Python 3.0 (r30:67503, Dec  4 2008, 10:23:44)
[GCC 4.3.2] on linux2
Type "help", "copyright", "credits" or "license" for more information.
>>>
>>> [ n*n for n in range(5) ]
[0, 1, 4, 9, 16]
>>>
>>> { n*n for n in range(5) }
{0, 1, 4, 16, 9}
>>>
>>> { n: n*n for n in range(5) }
{0: 0, 1: 1, 2: 4, 3: 9, 4: 16}

Magnificence! Do you feel the waves of beauty crashing over you? No, no, not over the sequence of squares — over the fact that all three basic collection types now support comprehensions!

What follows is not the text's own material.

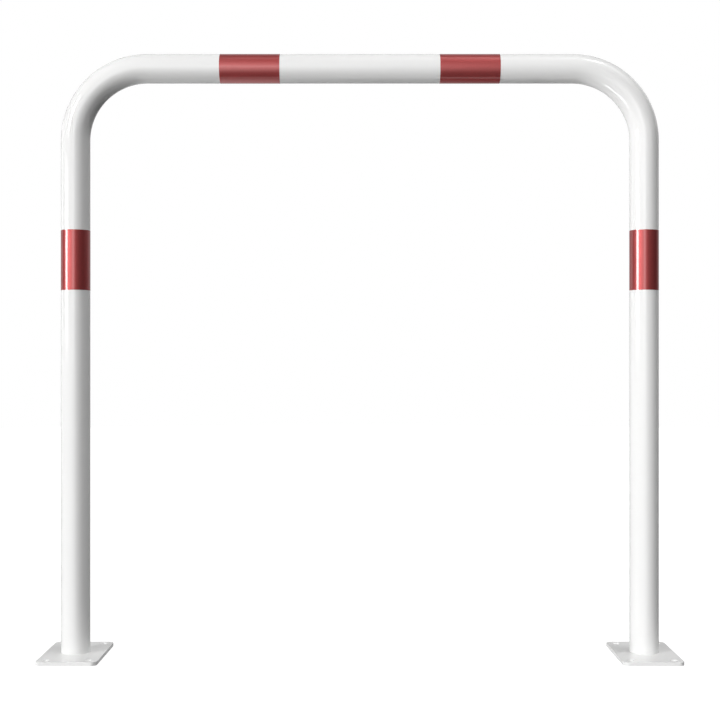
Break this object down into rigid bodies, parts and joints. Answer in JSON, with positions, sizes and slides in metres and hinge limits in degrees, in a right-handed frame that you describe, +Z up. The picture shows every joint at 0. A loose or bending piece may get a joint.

Comprehensions were first introduced in Python 2.0, but with the terribly awkward stipulation that they were only possible for lists, not for dictionaries. This meant teaching newcomers to the language that list construction was a special case, and that the collections that had deserved their own constructor syntax (lists and dictionaries, at that time; sets came later) were not equally powerful. It also made necessary the awkward and expensive technique of building, and then immediately discarding, a list of tuples to quickly construct dictionaries:

Python 2.5.2 (r252:60911, Nov 14 2008, 19:46:32)
[GCC 4.3.2] on linux2
Type "help", "copyright", "credits" or "license" for more information.
>>>
>>> dict([ (n, n*n) for n in range(5) ])
{0: 0, 1: 1, 2: 4, 3: 9, 4: 16}

The arrival of generator expressions in 2.4 did, at least, allow us to remove the ugly square brackets and avoid creating the list (though all of the tuples still got created then immediately discarded). But the problem remained that dictionaries made from inline generators did not look like dictionaries syntactically.

But, no more! They have even updated the scandalously withdrawn PEP 274 to announce that the feature has finally arrived. After the aching and painful years of the Python 2 series, the language once again shines bright and clear as a model of clever symmetries and low mental impedance. Python’s famously tight “feature set” can, now more easily than ever, fit comfortably into the programmer’s brain.

What shall I write first in Python 3.0? I wonder.

But you can be sure that my code will find lots of excuses for constructing dictionaries.